Monday, October 21, 2013

Blips: Portal Don't Need No Stinkin' Bullets


Source: Games of the Generation: Portal
Author: Simon Parkin
Site: Eurogamer

Portal is the only Valve game franchise that I care about, and in a new feature for Eurogamer, Simon Parkin explains why that might be the case. Portal shook up the first person shooter genre by making your gun a puzzle-solving navigation tool instead of a killing machine. It's a mechanically subversive game in light of the commercial dominance of shooters, but it also executes on an ambitious narrative that brings those mechanics, it's aesthetics, and its characters full-circle. As Parkin notes in his conclusion, it even resists then normal sequel structure for games where the second pass is usually better than the first. Not to put down Portal 2 (a fine game), but Portal did not need a sequel; its story is a parable, not an epic.
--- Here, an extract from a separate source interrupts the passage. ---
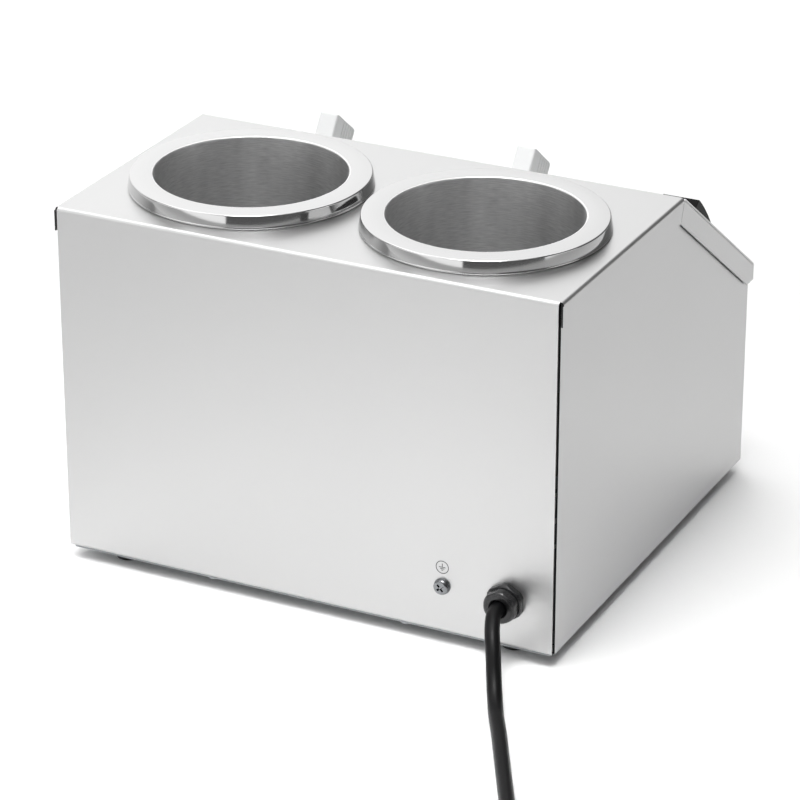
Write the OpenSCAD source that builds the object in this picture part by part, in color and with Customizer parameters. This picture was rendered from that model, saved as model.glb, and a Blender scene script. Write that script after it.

Parkin's remark about Portal's non-existent influence on the video game industry is questionable though, but I will buy it in a very specific context. In my opinion, Portal was most influential for it's use of physics and puzzle boxes. There have even been a few games that take Portal's puzzle-solving structure and apply different mechanics, like Magrunner, Q.U.B.E., and Quantum Conundrum, not to mention more distant cousins like Antichamber, but even in games where this isn't the core conceit, the influence of Portal can be felt. Now, perhaps Parkin is referring to the mainstream, in which case the bullet-gun shooters still reign supreme and have all but ignored the larger lessons or Portal when looking at the industry's broad strokes, but I'd argue that the influence is still quite pervasive in those games; it's visibility is just a bit more subtle.